From the time we are first out of the womb till the time we die; attachment is basic to our healthy existence. In a world full of the talk of “letting go and letting God,” we are most godlike when we are “attaching.” In fact, the letting go always brings another healthier, better attachment, unless we are fighting our own desire. Finding our desire is a process of attaching and letting each attachment teach us about the next and the next.
Our positive emotions and our strengths lived out teach us most about what we want our attachments to be. This means a ready access to positive emotions. The easy access to positive emotions and States of Mind lets this process flow. Our strengths enable the process. Oftentimes “attaching” is like following a trail with ribbons wrapped around trees. There are stopping points along the way that we enjoy that assure us of the right direction but point us forward to the next place on the path. Insecurity wants to stay at the same tree; secure attachment wants to see what’s around the bend. Insecurity doesn’t like the bend in the road; fear doesn’t like the movement of attachment at all. Fear says, “Don’t get attached, you’ll only have to let go.” Fear also says, “Grab what you can and run away from life. Get it while the getting’s good, because it’s all going to run out.”

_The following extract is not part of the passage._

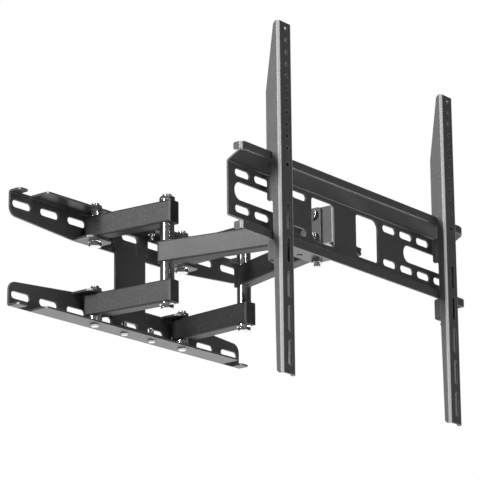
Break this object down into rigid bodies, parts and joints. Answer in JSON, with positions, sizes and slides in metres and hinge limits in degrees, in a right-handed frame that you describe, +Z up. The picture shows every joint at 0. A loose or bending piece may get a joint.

What attachment knows is that it is creativity, the synergy of your strengths used over and over and your positive emotions and positive states of emotions felt over and over and over that are going to spring you alive with the next great idea, the next great break, the next beautiful tree with the next yellow ribbon.
Infants who do not attach wither and refuse to be nourished. So do adults who refuse to attach. Listen to the little “wants” inside of you and lighten up to the inner voice of your own desire. You are not here to make anyone else happy, except from the expression of your own healthy attachments. The capacity to attach is rooted in positive emotion and positive plans.